The Truth Will Make You Free

This phrase popped up in our kid cartoon movie last night (Meet the Robinsons . . ).  But Jesus actually said it first, in John 8 . . . the topic of our weekly team Bible study this week.  Truth is not a very American PC topic these days I suspect, and it is not very central to African thinking either.  Expediency would be more to the point.  So it was interesting to study this chapter on Thursday with our team, and again on Friday with the Health Center staff.  (Yes, I did it twice, because I can only lead and prepare so many meetings a week . . .and God was still working on my own heart from this story anyway).  The pithy statement about truth is preceded by the dramatic encounter between Jesus, a ready-to-stone mob, wily political agitators, and a woman who had been caught in adultery.   To a Ugandan audience, the communal response to adultery, the idea of involvement in marital conflict and negotiation of penalty, the way a new leader challenges authority, and the scene of it all playing out in the public market space, makes perfect sense.  One nurse actually admitted to helping stone a suspected rebel once.  So the story was very relevant, very alive, the discussion very participatory.  No one particularly sympathized with the victimhood of the woman, and one man in particular who hails from a law-oriented world religion was quite offended by Jesus' refusal to condemn her.  But before I could say anything to that, another participant from the same religious background stated:  "But Jesus came to SAVE sinners, didn't he, so it makes sense that he would forgive."  Wow.  We talked more about the way Jesus transitioned the law from being an external set of rules that protected community cohesion to an internal code of character and conduct, a matter of the heart.  And this is the scalpel edge of truth:  only in a confrontation with the judgement and love of a person such as Jesus can the kind of heart change occur where a woman does not just become more careful in her adultery, to not get caught, but actually chooses faithfulness.

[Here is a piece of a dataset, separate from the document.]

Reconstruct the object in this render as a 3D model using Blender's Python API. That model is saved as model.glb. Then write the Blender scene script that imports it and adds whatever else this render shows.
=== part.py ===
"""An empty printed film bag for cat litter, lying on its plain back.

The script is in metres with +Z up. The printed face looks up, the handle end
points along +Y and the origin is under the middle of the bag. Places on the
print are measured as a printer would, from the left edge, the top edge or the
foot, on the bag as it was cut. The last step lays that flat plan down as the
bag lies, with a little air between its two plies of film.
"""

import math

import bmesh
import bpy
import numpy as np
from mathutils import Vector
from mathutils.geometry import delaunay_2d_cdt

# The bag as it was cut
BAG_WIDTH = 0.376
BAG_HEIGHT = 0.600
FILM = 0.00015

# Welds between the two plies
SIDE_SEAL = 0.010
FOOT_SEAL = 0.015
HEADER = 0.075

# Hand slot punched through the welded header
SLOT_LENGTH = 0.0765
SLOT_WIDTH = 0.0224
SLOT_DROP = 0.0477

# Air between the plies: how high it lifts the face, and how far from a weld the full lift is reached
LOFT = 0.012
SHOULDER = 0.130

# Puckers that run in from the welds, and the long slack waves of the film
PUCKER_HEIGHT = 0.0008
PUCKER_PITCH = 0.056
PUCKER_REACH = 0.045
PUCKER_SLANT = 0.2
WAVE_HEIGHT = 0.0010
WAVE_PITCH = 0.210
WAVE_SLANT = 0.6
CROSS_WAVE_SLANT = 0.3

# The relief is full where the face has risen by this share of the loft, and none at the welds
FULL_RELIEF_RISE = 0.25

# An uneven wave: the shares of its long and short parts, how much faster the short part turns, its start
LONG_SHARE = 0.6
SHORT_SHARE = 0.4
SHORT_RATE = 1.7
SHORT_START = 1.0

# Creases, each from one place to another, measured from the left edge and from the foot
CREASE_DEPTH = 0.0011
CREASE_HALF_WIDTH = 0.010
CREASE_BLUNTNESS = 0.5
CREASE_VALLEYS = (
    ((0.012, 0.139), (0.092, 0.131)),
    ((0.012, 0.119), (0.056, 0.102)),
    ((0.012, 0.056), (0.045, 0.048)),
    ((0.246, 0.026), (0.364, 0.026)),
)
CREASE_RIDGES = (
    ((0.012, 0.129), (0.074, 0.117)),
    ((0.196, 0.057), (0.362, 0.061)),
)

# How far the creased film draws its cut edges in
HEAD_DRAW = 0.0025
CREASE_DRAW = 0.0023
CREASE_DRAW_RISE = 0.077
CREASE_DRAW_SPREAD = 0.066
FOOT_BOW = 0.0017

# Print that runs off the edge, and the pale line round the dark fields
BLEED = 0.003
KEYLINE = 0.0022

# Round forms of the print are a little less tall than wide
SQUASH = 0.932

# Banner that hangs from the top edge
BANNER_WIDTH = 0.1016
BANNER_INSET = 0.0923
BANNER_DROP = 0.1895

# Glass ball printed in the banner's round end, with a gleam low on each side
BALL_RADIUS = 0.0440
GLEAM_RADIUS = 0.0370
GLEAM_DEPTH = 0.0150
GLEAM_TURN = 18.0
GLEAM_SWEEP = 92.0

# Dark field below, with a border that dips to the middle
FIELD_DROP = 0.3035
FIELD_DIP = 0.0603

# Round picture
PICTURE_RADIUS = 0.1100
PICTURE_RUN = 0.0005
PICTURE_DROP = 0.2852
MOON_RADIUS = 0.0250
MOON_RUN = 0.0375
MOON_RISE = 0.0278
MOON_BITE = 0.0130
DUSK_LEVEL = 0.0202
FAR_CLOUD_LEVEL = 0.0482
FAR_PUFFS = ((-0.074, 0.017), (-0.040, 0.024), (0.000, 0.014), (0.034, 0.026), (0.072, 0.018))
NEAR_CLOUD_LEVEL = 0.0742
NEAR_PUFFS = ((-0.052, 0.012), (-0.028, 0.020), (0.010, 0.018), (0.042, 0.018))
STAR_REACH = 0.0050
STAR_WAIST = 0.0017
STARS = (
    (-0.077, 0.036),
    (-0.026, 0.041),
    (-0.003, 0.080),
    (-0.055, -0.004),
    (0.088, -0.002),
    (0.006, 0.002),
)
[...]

And me?  I realized I would like to SEEM loving, more than I actually want to BE a lover of people.  I want to SEEM wise and trustworthy, more than I want to put in the sacrificial time to BE those things.  I want my family and team and neighbors and coworkers and supporters to FEEL cared for, whether or not I actually AM caring for them. I don't want to be publicly caught out in my selfishness, more than I want to root it out of my heart.  It is the kind of subtle distinction that needs the freeing light of truth.  Jesus stoops, writing in the dust, aware of the implications, not forcing His opinion, but offering that freedom.


Caleb and Emily Designs said...

Thank you for this convicting post. -Emily

Christy said...

Hit the nail on the head for me too. Appearances can easily trump the desire to actually BE those things in my life as well. Thanks for the reminder.